McFall-Ngai blazes trail to lead life, environmental sciences at Carnegie
The University of Hawaiʻi at Mānoa’s pioneering microbiome researcher Margaret McFall-Ngai has been named the inaugural director of a newly created research division of the Carnegie Institution for Sciences that will focus on life and environmental sciences.
McFall-Ngai, a Guggenheim Fellow and member of the National Academy of Sciences, the American Academy of Arts and Sciences and the American Academy of Microbiology, joined Carnegie in January 2022.
“Margaret McFall-Ngai helped develop pioneering cross-disciplinary research here at the University of Hawaiʻi on the interaction between humans and the environmental microbiome. She’s broken new ground with her own research on Hawaiian bobtail squid at the Kewalo Marine Lab, which has influenced many students and scientists here at UH and beyond,” said UH President David Lassner. “But more importantly, in her years here with us, Margaret has helped us all think differently about life sciences and she has led the cultivation of our next generation of creative and collaborative researchers and students, who are helping us understand and care for our ʻāina and therefore our people.”
“This is an inflection point in the field of biology,” McFall-Ngai said. “We found the microbial world is foundational to the field of biology. It’s the biggest change in our view of the biosphere since Darwin.”
McFall-Ngai has applied for an emeritus faculty position and a non-compensated appointment, which would allow her to continue to write grants with researchers at UH Mānoa, which she says is now viewed as a major microbiome research center.
Microbiome mecca
In 1996, McFall-Ngai became the first tenured woman at the Kewalo Marine Laboratory. She left in 2004 for the University of Wisconsin at Madison and held a number of prestigious appointments before returning to UH in 2015 to serve as director of the Pacific Biosciences Research Center (PBRC). Much of her research focuses on the relationship between the Hawaiian bobtail squid and the luminescent bacterium Vibrio fischeri. Using this model, she and other researchers are studying how the microbiome shapes various aspects of animal and plant life, including development and longevity.

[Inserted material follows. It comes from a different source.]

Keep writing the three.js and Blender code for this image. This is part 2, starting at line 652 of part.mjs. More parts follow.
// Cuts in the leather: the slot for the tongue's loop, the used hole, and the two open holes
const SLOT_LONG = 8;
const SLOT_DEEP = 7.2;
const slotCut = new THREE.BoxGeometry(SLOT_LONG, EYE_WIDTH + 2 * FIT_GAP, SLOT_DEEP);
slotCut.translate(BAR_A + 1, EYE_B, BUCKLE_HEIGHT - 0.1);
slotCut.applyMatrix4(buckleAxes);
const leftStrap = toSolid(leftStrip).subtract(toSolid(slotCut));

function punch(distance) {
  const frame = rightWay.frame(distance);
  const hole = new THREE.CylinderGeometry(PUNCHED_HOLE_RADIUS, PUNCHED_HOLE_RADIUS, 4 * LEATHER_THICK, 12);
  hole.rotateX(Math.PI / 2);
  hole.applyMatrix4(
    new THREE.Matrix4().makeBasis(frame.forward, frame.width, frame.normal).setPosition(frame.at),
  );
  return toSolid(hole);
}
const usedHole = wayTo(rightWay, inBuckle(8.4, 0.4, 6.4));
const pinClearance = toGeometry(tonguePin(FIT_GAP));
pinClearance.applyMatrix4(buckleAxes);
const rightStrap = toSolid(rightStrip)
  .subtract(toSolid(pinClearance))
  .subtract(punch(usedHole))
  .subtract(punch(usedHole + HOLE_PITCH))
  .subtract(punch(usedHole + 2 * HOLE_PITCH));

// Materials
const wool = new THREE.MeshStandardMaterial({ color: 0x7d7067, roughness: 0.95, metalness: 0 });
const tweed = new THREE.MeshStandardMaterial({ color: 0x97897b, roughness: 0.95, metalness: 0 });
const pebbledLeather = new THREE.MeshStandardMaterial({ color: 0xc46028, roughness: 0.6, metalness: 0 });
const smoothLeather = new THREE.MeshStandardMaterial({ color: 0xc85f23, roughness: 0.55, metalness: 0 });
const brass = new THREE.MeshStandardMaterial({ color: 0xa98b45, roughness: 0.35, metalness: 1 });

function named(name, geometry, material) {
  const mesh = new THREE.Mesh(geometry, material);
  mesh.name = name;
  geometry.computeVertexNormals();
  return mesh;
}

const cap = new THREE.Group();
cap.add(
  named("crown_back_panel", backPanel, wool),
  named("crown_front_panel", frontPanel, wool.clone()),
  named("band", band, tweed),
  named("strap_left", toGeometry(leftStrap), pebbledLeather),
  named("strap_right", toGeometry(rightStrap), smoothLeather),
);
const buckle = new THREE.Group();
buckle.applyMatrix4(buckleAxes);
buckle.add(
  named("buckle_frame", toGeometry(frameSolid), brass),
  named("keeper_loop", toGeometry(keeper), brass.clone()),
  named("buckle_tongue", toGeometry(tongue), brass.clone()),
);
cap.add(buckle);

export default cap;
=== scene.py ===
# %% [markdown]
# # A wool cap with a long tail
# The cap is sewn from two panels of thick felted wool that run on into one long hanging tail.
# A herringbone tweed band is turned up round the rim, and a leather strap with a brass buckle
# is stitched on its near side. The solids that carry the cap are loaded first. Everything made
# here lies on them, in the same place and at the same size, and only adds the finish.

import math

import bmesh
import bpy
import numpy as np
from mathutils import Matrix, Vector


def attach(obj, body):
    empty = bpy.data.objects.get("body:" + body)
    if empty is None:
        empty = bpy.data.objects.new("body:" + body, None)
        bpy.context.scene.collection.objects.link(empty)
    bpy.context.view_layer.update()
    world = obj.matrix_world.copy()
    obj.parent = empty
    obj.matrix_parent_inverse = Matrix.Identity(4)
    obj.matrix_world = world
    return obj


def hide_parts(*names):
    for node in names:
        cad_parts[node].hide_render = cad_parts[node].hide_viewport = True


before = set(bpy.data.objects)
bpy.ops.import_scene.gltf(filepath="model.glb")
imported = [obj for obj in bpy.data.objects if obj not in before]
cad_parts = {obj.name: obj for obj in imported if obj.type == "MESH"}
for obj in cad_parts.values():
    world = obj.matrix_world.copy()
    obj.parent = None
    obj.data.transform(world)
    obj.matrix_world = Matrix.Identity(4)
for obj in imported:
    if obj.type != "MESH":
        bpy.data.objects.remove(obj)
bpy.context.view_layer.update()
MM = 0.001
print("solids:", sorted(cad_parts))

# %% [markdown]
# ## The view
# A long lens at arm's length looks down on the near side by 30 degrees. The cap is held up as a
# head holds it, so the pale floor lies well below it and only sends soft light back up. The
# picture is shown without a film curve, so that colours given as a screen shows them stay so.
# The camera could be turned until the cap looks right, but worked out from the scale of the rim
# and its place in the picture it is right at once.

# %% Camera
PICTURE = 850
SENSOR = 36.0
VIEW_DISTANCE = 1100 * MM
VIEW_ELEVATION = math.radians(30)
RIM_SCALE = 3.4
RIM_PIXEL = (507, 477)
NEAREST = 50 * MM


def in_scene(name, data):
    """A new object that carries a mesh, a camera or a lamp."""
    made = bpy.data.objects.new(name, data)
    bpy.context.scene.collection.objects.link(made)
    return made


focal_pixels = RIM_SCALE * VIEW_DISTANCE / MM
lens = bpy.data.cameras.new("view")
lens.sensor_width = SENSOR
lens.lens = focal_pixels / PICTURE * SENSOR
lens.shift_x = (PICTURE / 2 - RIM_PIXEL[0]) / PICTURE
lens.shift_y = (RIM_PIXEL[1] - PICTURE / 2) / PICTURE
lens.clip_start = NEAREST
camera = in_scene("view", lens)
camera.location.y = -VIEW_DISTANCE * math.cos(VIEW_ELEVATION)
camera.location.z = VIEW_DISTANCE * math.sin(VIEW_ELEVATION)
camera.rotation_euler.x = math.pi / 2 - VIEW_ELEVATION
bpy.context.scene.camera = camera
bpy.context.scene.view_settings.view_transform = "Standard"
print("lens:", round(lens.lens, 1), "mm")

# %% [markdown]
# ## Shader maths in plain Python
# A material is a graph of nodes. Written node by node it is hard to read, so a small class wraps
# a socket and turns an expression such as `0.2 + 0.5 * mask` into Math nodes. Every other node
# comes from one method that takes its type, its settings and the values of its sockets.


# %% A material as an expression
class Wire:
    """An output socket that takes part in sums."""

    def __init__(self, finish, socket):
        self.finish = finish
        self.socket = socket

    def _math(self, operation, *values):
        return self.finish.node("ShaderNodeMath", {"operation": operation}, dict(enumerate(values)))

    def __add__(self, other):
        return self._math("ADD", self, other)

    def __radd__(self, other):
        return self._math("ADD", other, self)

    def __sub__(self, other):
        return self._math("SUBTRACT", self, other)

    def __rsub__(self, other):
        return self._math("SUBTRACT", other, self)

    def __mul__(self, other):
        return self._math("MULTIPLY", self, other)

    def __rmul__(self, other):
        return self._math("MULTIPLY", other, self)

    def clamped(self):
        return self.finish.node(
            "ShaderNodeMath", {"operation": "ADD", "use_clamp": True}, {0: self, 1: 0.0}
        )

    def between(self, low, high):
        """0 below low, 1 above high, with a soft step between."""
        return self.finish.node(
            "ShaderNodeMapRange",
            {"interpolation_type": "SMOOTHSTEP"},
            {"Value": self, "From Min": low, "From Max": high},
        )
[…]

In 2017, a group of cross-disciplinary researchers, including McFall-Ngai were one of the winners of the UH Mānoa provost’s inaugural Strategic Investment Competition. That initial $700,000 investment helped to create the Center for Microbiome Analysis through Island Knowledge and Investigation (C-MĀIKI). Since that initial investment, C-MĀIKI has generated more than $14 million in extramural funding to support research and curriculum development. Through it all, McFall-Ngai has served as one of the key advisors to the group.
“They are people who study the microbial world—what we call the Earthʻs microbiomes. And those microbiomes are at the basis of health of absolutely everything,” she said. “From the oceans to the soils to the forests—every animal is impacted by interacting with the microbial world and every plant.”
In 2018, the W.M. Keck Foundation awarded $1 million to a cross-disciplinary group of researchers headed by McFall-Ngai for a groundbreaking UH project that established the Waimea watershed on the north shore of Oʻahu, Hawaiʻi as a model microbiome mesocosm⏼that is, a study site small enough to thoroughly investigate but large enough to reveal the complexities of natural systems. It was the first study of an entire watershed, from ridge to reef, to map its microbial communities and their ecosystem processes.
That same year, McFall-Ngai, was selected to receive a MERIT award of more than $5 million from the National Institutes of Health (NIH). MERIT or Method to Extend Research In Time awards have been offered since 1986 to “distinctly superior” investigators who have demonstrated high levels of competence and productivity in previous research efforts and “who are highly likely to continue to perform in an outstanding manner.”
McFall-Ngai and Researcher Ned Ruby served as principal investigators for a $10.4-million grant awarded in 2019 to a cross-disciplinary group of junior researchers from the NIH Centers of Biomedical Research Excellence (COBRE) to support the first center focusing on the interface between environmental microbiomes and human health.
Many of the researchers who are part of the COBRE grant are housed in UH Mānoa’s new Life Sciences Building. The aim of the three “cores”—microscopy, insectary and molecular biology/biochemistry—are to develop the tools to understand the interface between human and environmental health, and the microbial forces at work.
“The COBRE is a gift to UH. It is the opportunity to create an active center for the study of the dynamic relationship between Earth’s microbiomes and human health,” McFall-Ngai said. “This gift will not only benefit researchers at UH, but the center has every opportunity for being a mecca for researchers from across the nation and around the world.”
UH’s microbiome future
With McFall-Ngai’s and Ruby’s departures, other UH scientists will assume principal investigator duties for the COBRE grant.
“What I was hoping for with the COBRE core is that we might become something like a Smithsonian tropical research institute, but in the central Pacific for people who want to study the interface between the microbial world and other aspects of the environment,” she said.
Lassner concluded, “We will forever be grateful to Margaret for leading Hawaiʻi to the vanguard of environmental microbiome research and we look forward to our future collaborations as she assumes her new post at the Carnegie Institute for Science.”